**Raw data**
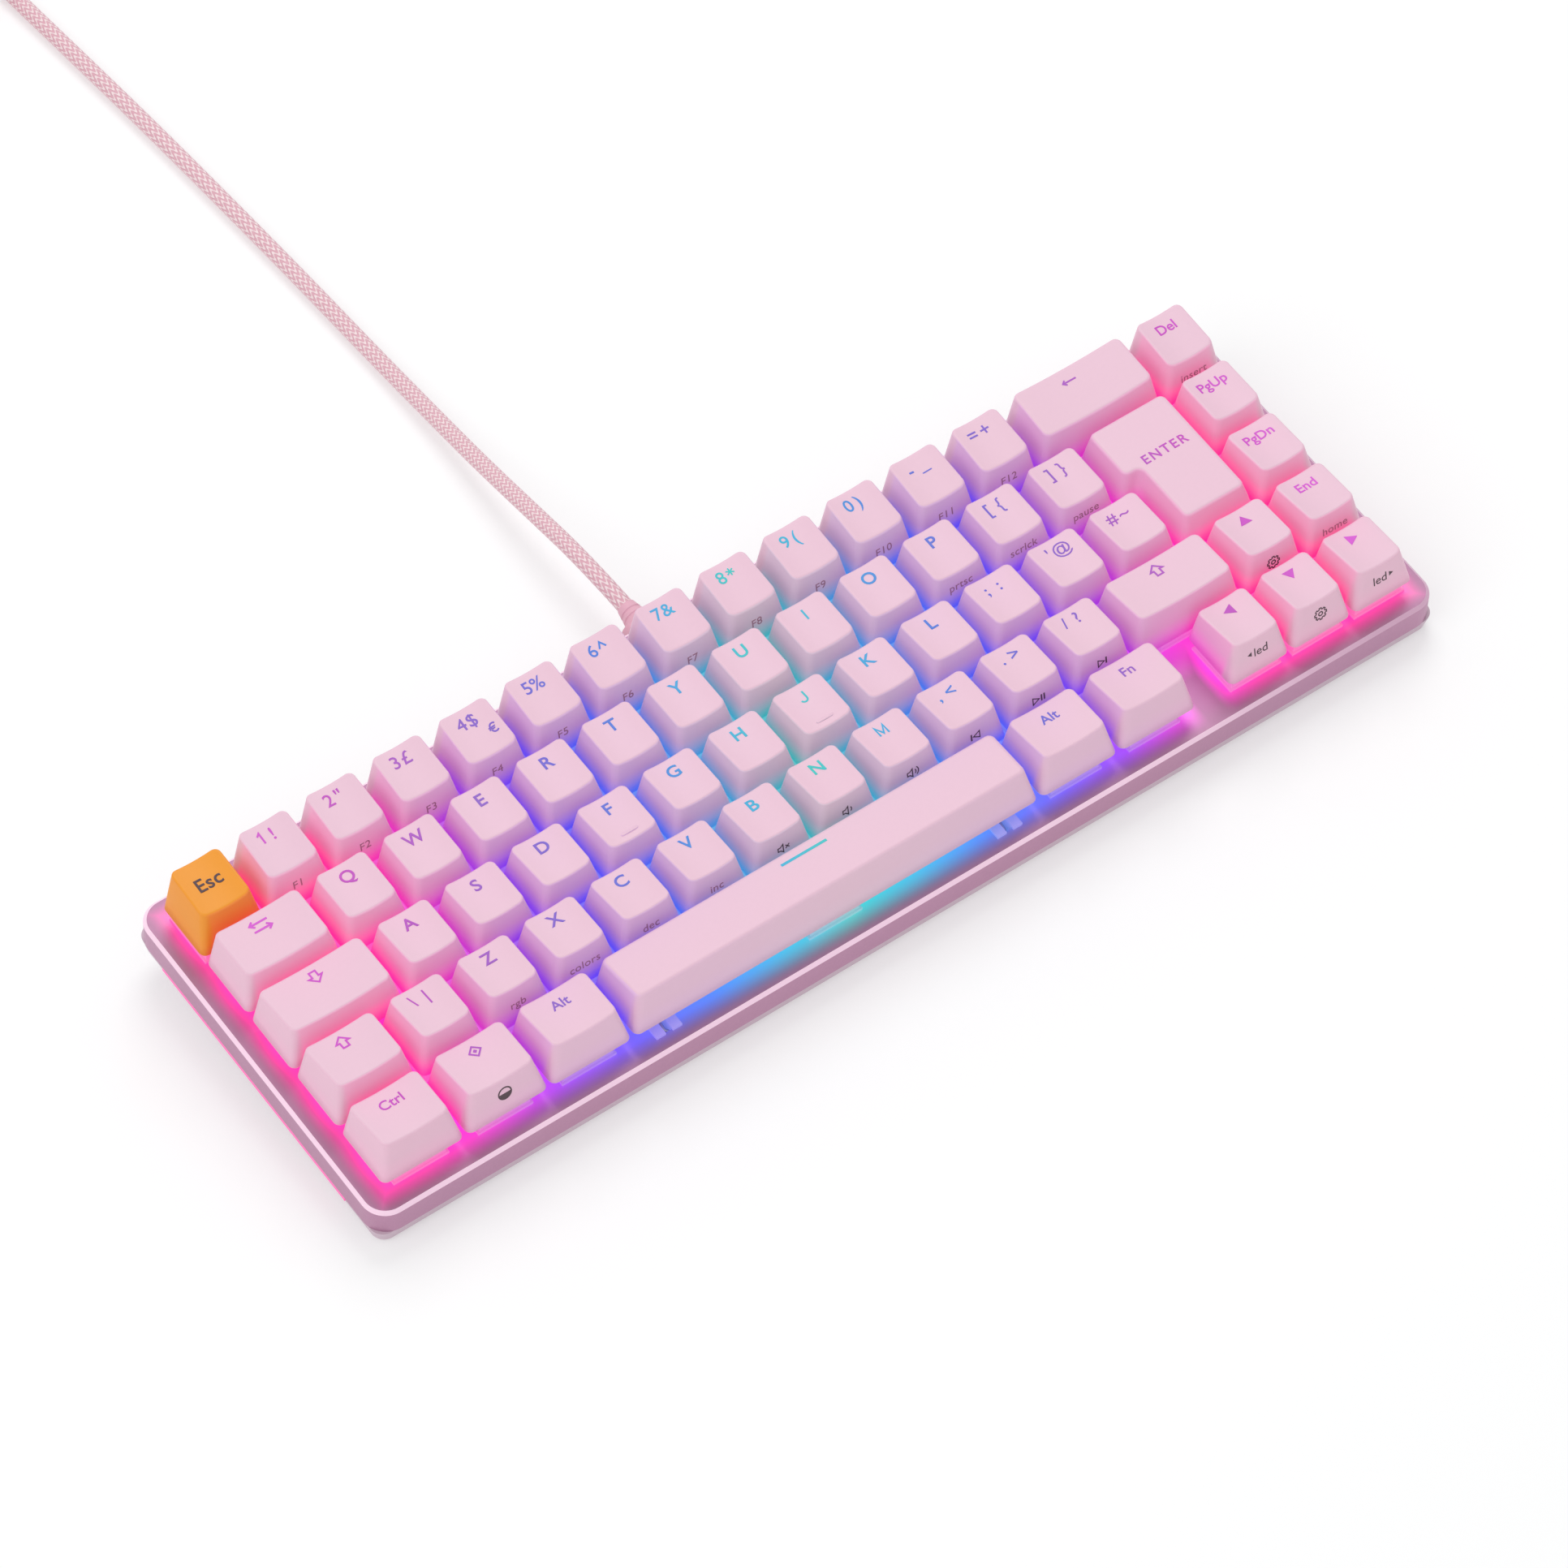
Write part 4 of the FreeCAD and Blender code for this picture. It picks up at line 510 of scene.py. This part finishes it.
class Cap:
    """The outer form of one cap: level sections, and the dished or flat top."""

    def __init__(self, row, units):
        self.row, self.units = row, units
        self.front_y, self.front_z, self.back_y, self.back_z = ROWS[row]
        self.middle_z = (self.front_z + self.back_z) / 2
        self.dished = row != "enter" and units < 6
        span = units * PITCH - GAP - 2 * LEAN
        self.dish_radius = (span ** 2 / 4 + DISH ** 2) / (2 * DISH)
        self.floor_z = min(self.front_z, self.back_z) - (DISH if self.dished else 0.5) - ROOF

    def section(self, z):
        """Corners of the level section at a height."""
        rise = z - SKIRT
        if self.row == "enter":
            share = rise / (self.front_z - SKIRT)
            right = PITCH * 0.625 - GAP / 2 - LEAN * share
            upper_left = -PITCH * 0.875 + GAP / 2 + LEAN * share
            edge = PITCH - GAP / 2
            front, back = -edge + (self.front_y + edge) * share, edge + (self.back_y - edge) * share
            step = GAP / 2 + LEAN * share
            return [(-right, front), (right, front), (right, back), (upper_left, back), (upper_left, step),
                    (-right, step)]
        side = (PITCH * self.units - GAP) / 2 - LEAN * rise / (self.middle_z - SKIRT)
        edge = (PITCH - GAP) / 2
        front = -edge + (self.front_y + edge) * rise / (self.front_z - SKIRT)
        back = edge + (self.back_y - edge) * rise / (self.back_z - SKIRT)
        return [(-side, front), (side, front), (side, back), (-side, back)]

    def front_at(self, z):
        return self.section(z)[0][1]

    def top(self, x, y):
        share = (y - self.front_y) / (self.back_y - self.front_y)
        z = self.front_z + (self.back_z - self.front_z) * share
        if self.dished:
            reach = min(abs(x), self.dish_radius)
            z -= DISH - (self.dish_radius - math.sqrt(self.dish_radius ** 2 - reach ** 2))
        return z

    def ring(self, z, inset=0.0, radius=CORNER):
        across = max(2, round(self.units * 6))
        splits = None if self.row == "enter" else [across, 3, across, 3]
        return [(p.x, p.y, z) for p in rounded(self.section(z), radius, inset, 5, splits)]

    def top_ring(self, inset, drop):
        """A ring that follows the top face, lowered by drop."""
        middle = self.section(self.middle_z)
        ring = []
        for x, y, _ in self.ring(self.middle_z, inset):
            z = self.top(x, y) - drop
            if self.row != "enter":
                here = self.section(z)
                x *= here[1][0] / middle[1][0]
                share = (y - middle[0][1]) / (middle[2][1] - middle[0][1])
                y = here[0][1] + share * (here[2][1] - here[0][1])
                z = self.top(x, y) - drop
            ring.append((x, y, z))
        return ring

    def mesh(self, shape, slot):
        """Skirt, sides, rounded top edge, top face and hollow underside as one closed skin."""
        edge = 0.6 if self.dished else 0.95
        inner_floor = [(x, y, self.floor_z) for x, y, _ in self.ring(self.floor_z, WALL, 1.2)]
        inner_mouth = self.ring(SKIRT, WALL, 1.2)
        rings = [inner_floor, inner_mouth, self.ring(SKIRT, 0.12)]
        rings += [self.ring(SKIRT + rise) for rise in (0.12, 3.0, 6.0)]
        for step in range(6):
            angle = step * math.pi / 10
            rings.append(self.top_ring(edge * (1 - math.cos(angle)), edge * (1 - math.sin(angle))))
        rings.append(self.top_ring(edge + 0.3, 0.0))
        if self.row != "enter":
            middle_y = (self.front_y + self.back_y) / 2
            last = rings[-1]
            for share in (0.8, 0.6, 0.4, 0.2):
                ring = []
                for x, y, _ in last:
                    x, y = x * share, middle_y + (y - middle_y) * share
                    ring.append((x, y, self.top(x, y)))
                rings.append(ring)
        shape.skin(rings, slot)

    def stem(self, shape):
        """The slider under the cap, hollow for its spring, its cross, and the post that grips it."""
        def slab(x0, x1, y0, y1, low, high):
            shape.prism([(x0, y0), (x1, y0), (x1, y1), (x0, y1)], low, high, "stem")
        slab(-SLIDER_X, -BORE, -SLIDER_Y, SLIDER_Y, 0.0, BORE_TOP)
        slab(BORE, SLIDER_X, -SLIDER_Y, SLIDER_Y, 0.0, BORE_TOP)
        slab(-BORE, BORE, -SLIDER_Y, -BORE, 0.0, BORE_TOP)
        slab(-BORE, BORE, BORE, SLIDER_Y, 0.0, BORE_TOP)
        slab(-SLIDER_X, SLIDER_X, -SLIDER_Y, SLIDER_Y, BORE_TOP, STEM_TOP)
        slab(-CROSS_X, CROSS_X, -CROSS_Y, CROSS_Y, STEM_TOP - 0.4, CROSS_TOP)
        post = [(POST_RADIUS * math.cos(angle), POST_RADIUS * math.sin(angle))
                for angle in (k * math.pi / 12 for k in range(24))]
        shape.prism(post, STEM_TOP + 0.1, self.floor_z + 0.3, "stem")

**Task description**
Write out, exactly and with nothing else, the lines of the listing above from its first line through the line with "self.floor_z = min(self.front_z, self.back_z)".

**Exercise solution**
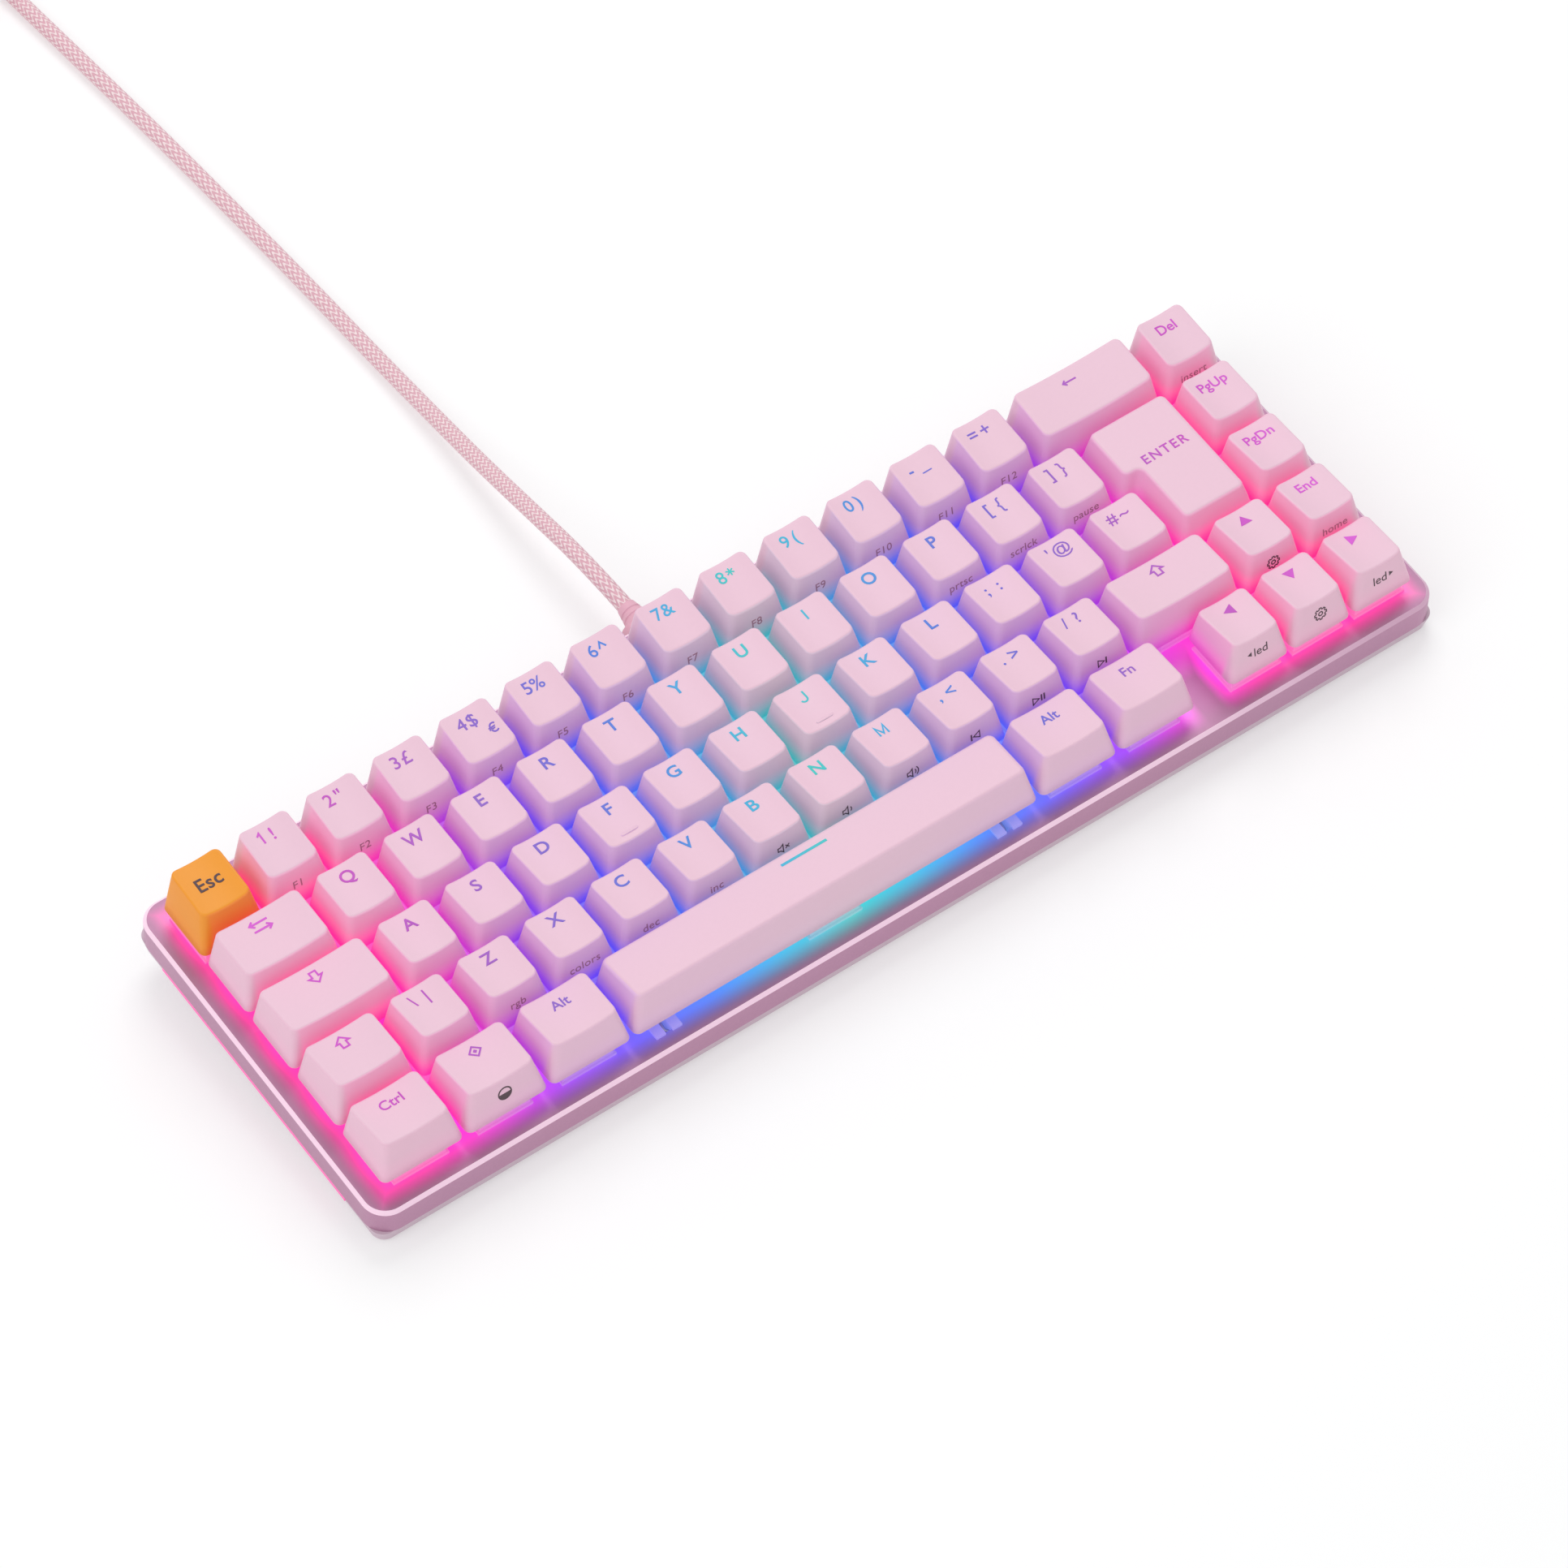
Write part 4 of the FreeCAD and Blender code for this picture. It picks up at line 510 of scene.py. This part finishes it.
class Cap:
    """The outer form of one cap: level sections, and the dished or flat top."""

    def __init__(self, row, units):
        self.row, self.units = row, units
        self.front_y, self.front_z, self.back_y, self.back_z = ROWS[row]
        self.middle_z = (self.front_z + self.back_z) / 2
        self.dished = row != "enter" and units < 6
        span = units * PITCH - GAP - 2 * LEAN
        self.dish_radius = (span ** 2 / 4 + DISH ** 2) / (2 * DISH)
        self.floor_z = min(self.front_z, self.back_z) - (DISH if self.dished else 0.5) - ROOF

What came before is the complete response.